Monday, July 2, 2007

conformity and camp

when i'm in nashville, i feel like a country boy. everyone's so proper and affluent and it's so important to have a facade of perfection. when i'm in the mountains, i feel like a city slicker. it's all about being rough and raw and getting dirty and working hard. it's amazing how natural it is for us to conform to our environments and those around us. i missed my guns when i was at camp, even though i haven't touched them since last year. i wanted a truck to navigate the rocky roads. i wanted a little green ticket with a trout stamp, a pole and some salmon eggs to try my luck with the rainbows. the bugs used to bother me in nashville, but i spent a night under the stars knocking off spiders and swatting mosquitoes feeling comfortable and relaxed. i've never been one to fit in with a clique though--i'm too much of a loner, too weird i guess.

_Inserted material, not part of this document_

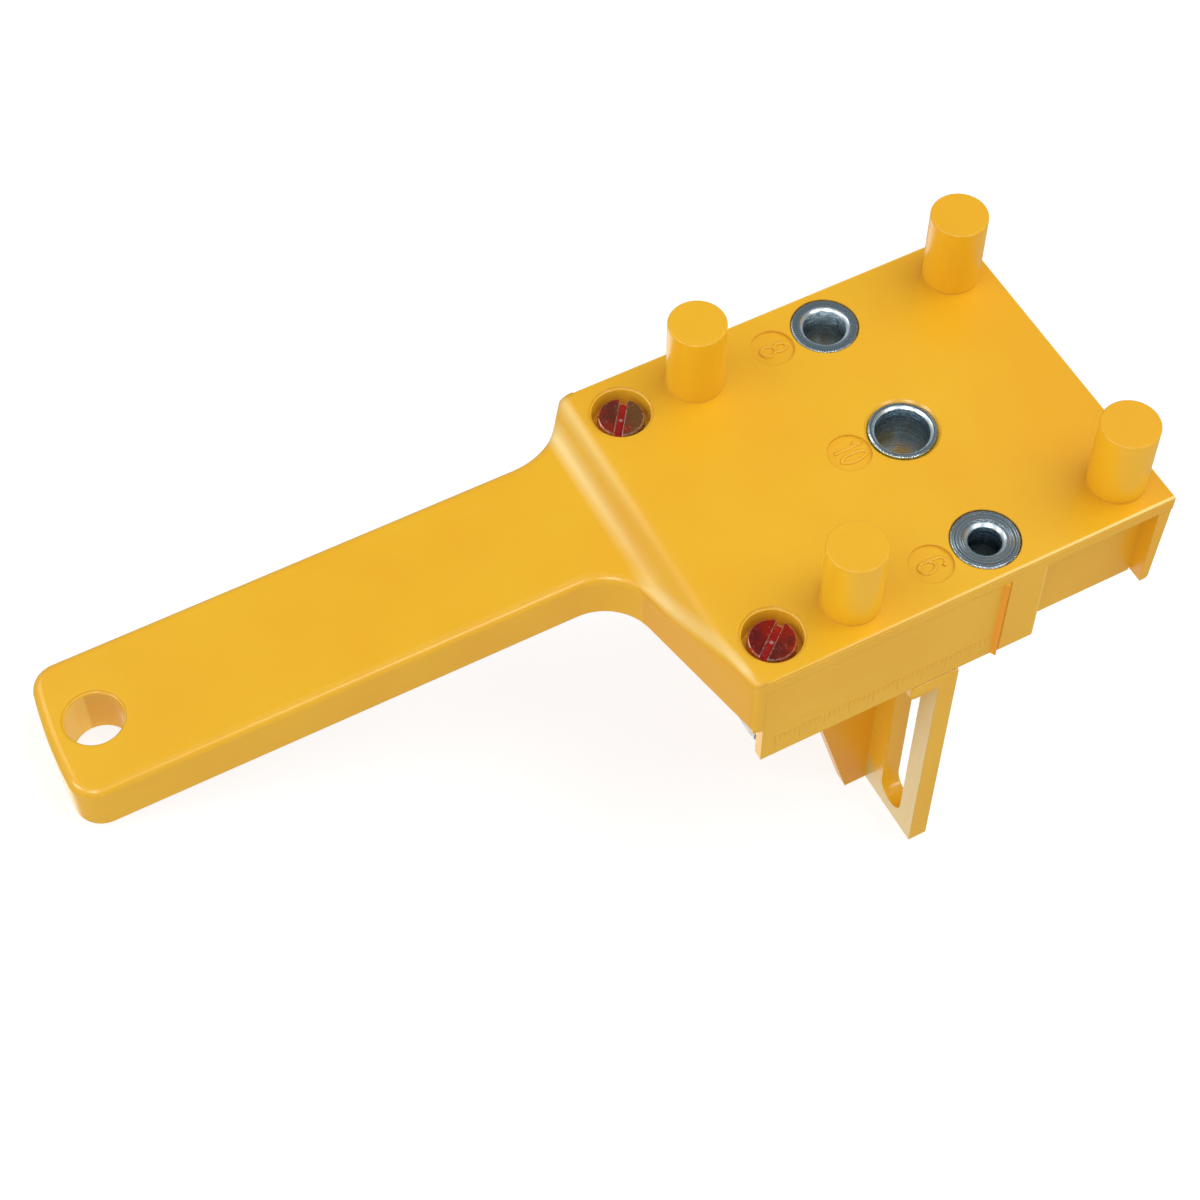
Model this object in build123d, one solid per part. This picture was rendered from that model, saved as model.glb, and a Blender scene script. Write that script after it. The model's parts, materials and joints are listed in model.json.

my heart wasn't in camp this year. we had the youngest staff we've ever had. they did great, the kids stayed safe and had fun, but i felt like i had to do a lot of managing on my part. i didn't enjoy it like i usually do. it's time for me to pursue other things. i need to start grad school, buy a house, and basically settle down to make the nashville area home. the summer is going to be the best time for me to do those things. levoy seemed pretty sad when i told him this would be my last summer at winfield, but i think he understood. they've been so great to me and i know i'll miss it.

2 comments:

  1. "i'm moving on."

    glad camp went well. You never did call me and let me know when you were going to be there so we could hook up. Whit and accidentally drove by camp winfield yesterday while we were out motorcycle riding with my folks. I didn't know it was right by lake burton. Beautiful area up there.